Q2: Are prediction market prices really more accurate than polls?
Academic research indicates that prediction markets have a unique advantage in aggregating dispersed information. Taking the 2024 U.S. presidential election as an example, Polymarket showed accuracy superior to traditional polls in predicting swing state outcomes. This is because prediction markets require participants to express their views with real money, and the incentive mechanism encourages those with informational advantages to participate in pricing, resulting in more effective price signals.
Q3: What is the biggest risk facing prediction markets?
The biggest current risks come from three areas: first, insider trading—people with non-public information can profit before the event outcome is known; second, uneven liquidity distribution—insufficient depth for non-mainstream events leads to low pricing efficiency; third, regulatory uncertainty—different countries classify prediction markets differently, and some countries view them as gambling and ban them outright.
Q4: How can ordinary users participate in trading on prediction markets?
Users can participate through the Gate platform. Gate is the world’s first centralized exchange integrated with Polymarket. In the Gate App, users can enter the Polymarket page directly from the Alpha section on the platform’s homepage, and use USDT in their accounts to predict events. This integration greatly lowers the barrier for ordinary users to enter prediction markets, making on-chain operations that previously required connecting a wallet and managing private keys as convenient as spot trading.

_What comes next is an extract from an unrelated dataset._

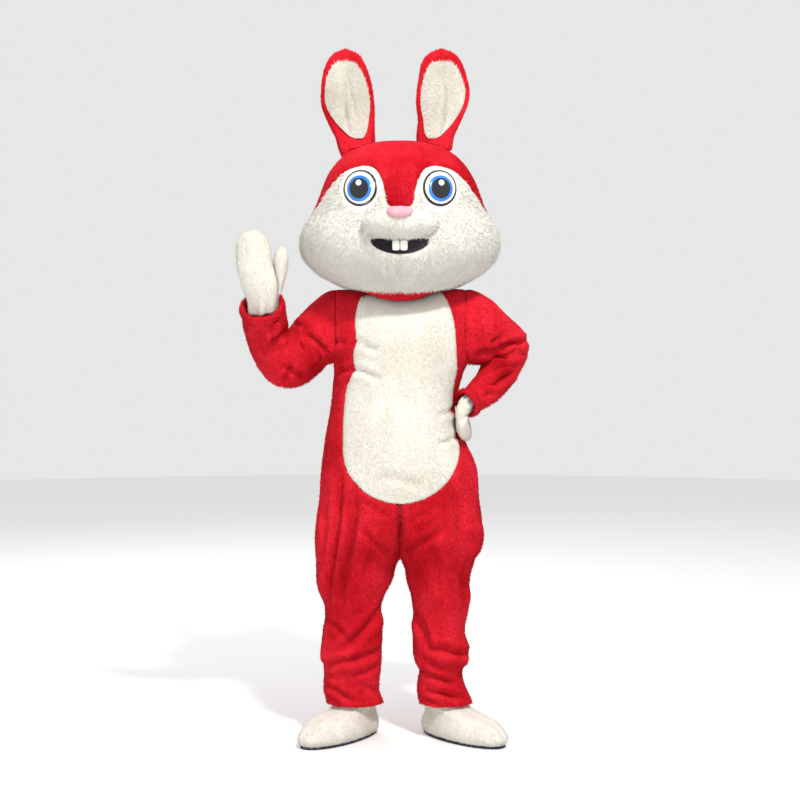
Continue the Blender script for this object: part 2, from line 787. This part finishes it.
EAR_COLUMNS = ("step", "x", "z", "half_width", "thick", "y")
RIGHT_EAR = (
    (0, -0.122, 1.655, 0.050, 0.030, 0.030),
    (1, -0.127, 1.690, 0.055, 0.030, 0.032),
    (2, -0.138, 1.733, 0.066, 0.029, 0.034),
    (3, -0.146, 1.775, 0.074, 0.028, 0.036),
    (4, -0.150, 1.817, 0.073, 0.027, 0.038),
    (5, -0.153, 1.858, 0.067, 0.025, 0.040),
    (6, -0.154, 1.895, 0.054, 0.022, 0.042),
    (7, -0.154, 1.922, 0.036, 0.017, 0.043),
    (8, -0.154, 1.940, 0.000, 0.000, 0.044),
)
LEFT_EAR = (
    (0, 0.096, 1.655, 0.048, 0.030, 0.030),
    (1, 0.099, 1.690, 0.052, 0.030, 0.032),
    (2, 0.111, 1.733, 0.060, 0.029, 0.034),
    (3, 0.117, 1.775, 0.071, 0.028, 0.036),
    (4, 0.121, 1.817, 0.074, 0.027, 0.038),
    (5, 0.120, 1.858, 0.067, 0.025, 0.040),
    (6, 0.118, 1.895, 0.058, 0.022, 0.042),
    (7, 0.117, 1.922, 0.040, 0.017, 0.043),
    (8, 0.116, 1.940, 0.000, 0.000, 0.044),
)
EAR_DISH = 0.020
EAR_SEAT = 0.0011


def crown_height(x, y):
    """Height of the head's top surface above a point of the plan."""
    low, high = 6.0, HEAD_TOP_STEP
    name = "front" if y < 0 else "back"
    for _ in range(HALVINGS):
        middle = (low + high) / 2
        wide, depth = head_at("half_width", middle), head_at(name, middle)
        inside = wide > 0 and depth > 0 and hypot(x / wide, y / depth) < 1
        if inside:
            low = middle
        else:
            high = middle
    return head_at("height", low)


def ear_section(table, step, turn, read):
    """A point of the ear: its front is dished and its back is round."""
    share = cos(turn)
    half = max(read("half_width", step), 0)
    thick = max(read("thick", step), 0)
    body = sqrt(max(1 - abs(share) ** 3, 0))
    x = read("x", step) + half * share
    if sin(turn) >= 0:
        dish = EAR_DISH * (1 - share * share) * min(step / 2, 1) * min((8 - step) / 2, 1)
        y = read("y", step) - thick * body + max(dish, 0)
    else:
        y = read("y", step) + thick * body
    return Vector((x, y, read("z", step)))


def ear(table):
    """The ear's foam body, seated on the crown."""
    read = reader(table, EAR_COLUMNS)
    last = table[-1][0]

    def place(u, v):
        turn = 2 * pi * u
        rows = 13
        index = round(v * rows)
        if index <= 2:
            middle = Vector((read("x", 0), read("y", 0), 0))
            point = middle + (ear_section(table, 0, turn, read) - middle) * (index / 2)
            point.z = crown_height(point.x, point.y) + EAR_SEAT
            return point
        step = last * (index - 2) / (rows - 2)
        point = ear_section(table, step, turn, read)
        point.z = max(point.z, crown_height(point.x, point.y) + 0.006)
        return point

    return blob(16, 13, place)


EAR_LINING_LOW = 0.8
EAR_LINING_HIGH = 6.2
LINING_WIDTH = 0.84  # share of the ear's width, where the lining is widest
LINING_GAP = 0.0019  # how far its back stands off the ear's curve, clear of its facets
LINING_LEAN = 0.22  # the lining's point leans this share towards the head's middle


def lining_share(side, turn, u):
    """Where a point of the lining stands across the ear: pointed below, round above."""
    if not 1e-6 < turn < pi - 1e-6:
        return -side * LINING_LEAN if turn < 1 else 0.0
    low = turn < pi / 2
    wide = LINING_WIDTH * sin(turn) ** (0.85 if low else 0.5)
    lean = -side * LINING_LEAN * (1 - sin(turn)) if low else 0.0
    return wide * (2 * u - 1) + lean


def ear_lining(side, table):
    """The white pad in the ear's dish, made from the ear's front points moved forwards."""
    read = reader(table, EAR_COLUMNS)

    def place(u, v, w):
        middle = (EAR_LINING_LOW + EAR_LINING_HIGH) / 2
        reach = (EAR_LINING_HIGH - EAR_LINING_LOW) / 2
        turn = pi * v
        step = middle - reach * cos(turn)
        share = lining_share(side, turn, u)
        front = acos(min(max(share, -1), 1))
        point = ear_section(table, step, front, read)
        lift = LINING_GAP + 0.005 * (1 - w) * (1 if 0.02 < v < 0.98 else 0.5)
        return point + Vector((0, -1, 0)) * lift

    return slab(8, 10, False, place)


SHOE_COLUMNS = ("height", "heel", "toe", "half_width")
SHOE = (
    (0.0082, -0.074, 0.232, 0.058),
    (0.0220, -0.080, 0.240, 0.064),
    (0.0400, -0.078, 0.232, 0.063),
    (0.0560, -0.072, 0.208, 0.058),
    (0.0690, -0.066, 0.168, 0.053),
    (0.0790, -0.062, 0.118, 0.050),
    (0.0860, -0.062, 0.080, 0.053),
    (0.1000, -0.061, 0.064, 0.0585),
    (0.1240, -0.060, 0.060, 0.0595),
)
SOLE_THICKNESS = 0.0078
SHOES = {
    "right": (Vector((-0.1212, 0.0046, 0)), Vector((-0.60, -0.80, 0))),
    "left": (Vector((0.1250, 0.003, 0)), Vector((0.66, -0.75, 0))),
}
shoe_at = reader(SHOE, SHOE_COLUMNS)


def shoe_outline(side, height, turn, grow=0.0):
    """A point of the shoe's plan outline at a height."""
    ankle, ahead = SHOES[side]
    beside = Vector((-ahead.y, ahead.x, 0))
    heel, toe = shoe_at("heel", height) - grow, shoe_at("toe", height) + grow
    wide = shoe_at("half_width", height) + grow
    run = (heel + toe) / 2 + (toe - heel) / 2 * cos(turn)
    sway = wide * sin(turn) * (1 + 0.10 * cos(turn))
    point = ankle + ahead.normalized() * run + beside.normalized() * sway
    point.z = height
    return point


def shoe_upper(side):
    heights = column(SHOE, SHOE_COLUMNS, "height")
    rows = len(heights) - 1

    def surface(turn, height):
        return shoe_outline(side, height, turn)

    def place(u, v, w):
        turn = 2 * pi * u
        height = heights[round(v * rows)]
        kept = min(max(height, heights[0] + 1e-4), heights[-1] - 1e-4)
        point = surface(turn, height)
        normal = normal_of(surface, turn, kept, 1e-3, 5e-5)
        centre = surface(0, kept) * 0.5 + surface(pi, kept) * 0.5
        if normal.dot(point - centre) < 0:
            normal = -normal
        if height in (heights[0], heights[-1]):
            normal.z = 0
            normal.normalize()
        return point - normal * PLUSH * w

    return slab(18, rows, True, place)


def sole(side):
    bands = ((0.0, -0.003), (0.002, 0.001), (0.0055, 0.001), (SOLE_THICKNESS, -0.001))

    def place(u, v):
        turn = 2 * pi * u
        index = round(v * 5)
        low = SHOE[0][0]
        centre = (shoe_outline(side, low, 0) + shoe_outline(side, low, pi)) / 2
        if index in (0, 5):
            centre.z = 0.0 if index == 0 else SOLE_THICKNESS
            return centre
        height, grow = bands[index - 1]
        point = shoe_outline(side, low, turn, grow)
        point.z = height
        return point

    return blob(28, 5, place)


SKIRT_DROP = 0.030  # how far the skirt hangs at the front and back
SKIRT_RISE = 0.026  # how much less over the shoulders


def neck_skirt():
    """The red band under the chin, hung just inside the head's lower edge."""

    def place(u, v, w):
        angle = 2 * pi * u
        rim = head_surface(angle, 0.0)
        normal = head_normal(angle, 0.0)
        onward = (rim - head_surface(angle, 0.05)).normalized()
        outward = Vector((rim.x, rim.y, 0)).normalized()
        drop = SKIRT_DROP - SKIRT_RISE * cos(angle) ** 2
        point = rim - normal * (0.005 + PLUSH * w) + onward * 2 * SEAM
        return point - outward * 0.008 * v - Vector((0, 0, drop * v))

    return slab(24, 2, True, place)


def placket():
    """A flat strip over the closing in the centre back seam."""
    rows = ROUND_LEVELS[2:] + WAIST_LEVELS + ARMHOLE_LEVELS + SHOULDER_LEVELS[:3]
    half = 0.016

    def place(u, v, w):
        level = rows[round(v * (len(rows) - 1))]
        x = half * (2 * u - 1)
        side = LEFT if x >= 0 else RIGHT
        angle = -angle_at(side, abs(x), level)
        point = suit_surface[side](angle, level)
        normal = normal_of(suit_surface[side], angle, level, 1e-3, 1e-4)
        if normal.y < 0:
            normal = -normal
        return point + normal * (4 * SEAM + 0.003 * (1 - w))

    return slab(4, len(rows) - 1, False, place)


def eye(centre_x, centre_z):
    rise = 0.007

    def height(share, _):
        return rise * sqrt(max(1 - share ** 2, 0))

    return blob(20, 6, raised(centre_x, centre_z, oval(0.046, 0.050), height, base_gap=0.0009))


def muzzle():
    def height(share, turn):
        x = MUZZLE_X + MUZZLE_HALF_WIDTH * cos(turn) * share
        z = MUZZLE_Z + MUZZLE_HALF_HEIGHT * sin(turn) * share
        return muzzle_rise(x, z)

    return blob(20, 12, raised(MUZZLE_X, MUZZLE_Z, muzzle_outline, height))


NOSE_Z = 1.455


def nose():
    def under(x, z):
        return muzzle_rise(x, z) + 0.004

    def height(share, _):
        return 0.016 * sqrt(max(1 - share ** 2.4, 0))

    return blob(18, 8, raised(0.0, NOSE_Z, oval(0.031, 0.017, 2.3), height, under=under))


MOUTH_Z = 1.3765
MOUTH_HALF_WIDTH = 0.080
MOUTH_HALF_HEIGHT = 0.026


def mouth_outline(turn):
    """A crescent: a flat upper edge and a round lower one."""
    c, s = cos(turn), sin(turn)
    lift = 0.010 * c * c
    return MOUTH_HALF_WIDTH * c, MOUTH_HALF_HEIGHT * (s if s < 0 else 0.55 * s) + lift


def mouth():
    def flat(share, turn):
        return 0.0

    return blob(24, 6, raised(0.0, MOUTH_Z, mouth_outline, flat, floor=0.0025))


def tooth(centre_x):
    def place(u, v):
        turn = 2 * pi * u
        top = v >= 0.5
        share = (1 - v) * 2 if top else v * 2
        reach = oval(0.0098, 0.0135, 5.0)(turn)
        x = centre_x + reach[0] * share
        z = MOUTH_Z - 0.0025 + reach[1] * share
        point, normal = head_front_point(x, z)
        base = 0.0025 + 3 * SEAM
        if top:
            base += 0.007 if share < 0.999 else 0.005
        return point + normal * base

    return blob(16, 6, place)


def build():
    for old in list(bpy.data.objects):
        bpy.data.objects.remove(old)
    collection = bpy.data.collections.new("rabbit_mascot_costume")
    bpy.context.scene.collection.children.link(collection)
    holder = bpy.data.objects.new("wearer_shoulders", None)
    holder.location.z = -SHOULDER_HEIGHT
    collection.objects.link(holder)

    def add(name, made, material_name):
        return finish(name, made, material_name, holder, collection)

    low = LEG_LEVELS + SEAT_LEVELS
    high = ROUND_LEVELS + WAIST_LEVELS + ARMHOLE_LEVELS + SHOULDER_LEVELS
    front_levels = low + (BELLY_BOTTOM - SEAM,) + high
    back_levels = low + (BELLY_BOTTOM,) + high
    for side, name in ((RIGHT, "right"), (LEFT, "left")):
        add("front_" + name,
            suit_panel(side, "front", front_levels, FRONT_PANEL_COLUMNS, front_inner_edge(side)),
            "red_plush")
        add("back_" + name,
            suit_panel(side, "back", back_levels, BACK_PANEL_COLUMNS,
                       lambda level, s=side: centre_angle(s, level)),
            "red_plush")
    add("belly", belly_panel(), "white_plush")
    add("back_placket", placket(), "red_plush")
    add("sleeve_right", sleeve(RIGHT, RAISED_SLEEVE), "red_plush")
    add("sleeve_left", sleeve(LEFT, HIP_SLEEVE), "red_plush")
    add("cuff_right", cuff(RIGHT, RAISED_SLEEVE, 0.0560, 0.0150, 0.0065), "red_plush")
    add("cuff_left", cuff(LEFT, HIP_SLEEVE, 0.0360, 0.0110, 0.0050), "red_plush")

    back_edge = radians(FACE[0][0])
    face_columns = round((pi - 2 * back_edge) / HEAD_COLUMN)
    half_columns = round(pi / HEAD_COLUMN)
    add("face",
        head_piece(face_columns, 8, back_edge, pi - back_edge, lambda a: 0.0,
                   lambda a: max(face_top(a) - FACE_GAP, 0.0)),
        "white_plush")

    def crown(angle):
        return HEAD_TOP_STEP

    add("hood_front", head_piece(half_columns, 8, 0.0, pi, face_top, crown), "red_plush")
    add("hood_back",
        head_piece(half_columns, 9, pi, 2 * pi,
                   lambda a: face_top(a - 2 * pi) if a > 1.5 * pi else face_top(a),
                   lambda a: HEAD_TOP_STEP),
        "red_plush")
    add("neck_skirt", neck_skirt(), "red_plush")
    add("muzzle", muzzle(), "white_plush")
    add("nose", nose(), "pink_pad")
    add("mouth", mouth(), "dark_cloth")
    add("tooth_right", tooth(-0.0103), "tooth_foam")
    add("tooth_left", tooth(0.0103), "tooth_foam")
    add("eye_right", eye(-0.107, 1.530), "eye_gloss")
    add("eye_left", eye(0.107, 1.530), "eye_gloss")
    for side, name, table in ((RIGHT, "right", RIGHT_EAR), (LEFT, "left", LEFT_EAR)):
        add("ear_" + name, ear(table), "red_plush")
        add("ear_lining_" + name, ear_lining(side, table), "white_plush")
    add("mitt_right", mitt(RAISED_MITT), "white_plush")
    add("thumb_right", mitt(RAISED_THUMB, columns=10, rows=6), "white_plush")
    add("mitt_left", mitt(HIP_MITT, rows=12), "white_plush")
    for name in ("right", "left"):
        add("shoe_" + name, shoe_upper(name), "white_plush")
        add("sole_" + name, sole(name), "navy_sole")


build()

Q5: What does the long-term outlook for prediction markets look like?
Bernstein predicts that by 2030, prediction markets’ annual trading volume could exceed 1 trillion US dollars. The drivers include: continuous growth in the density of macro events, gradual improvement of compliance frameworks, accelerated entry of institutional capital, and increased demand in the AI era for high-quality information pricing tools. Prediction markets are evolving from “event trading tools” into both “information infrastructure” and “financial infrastructure.”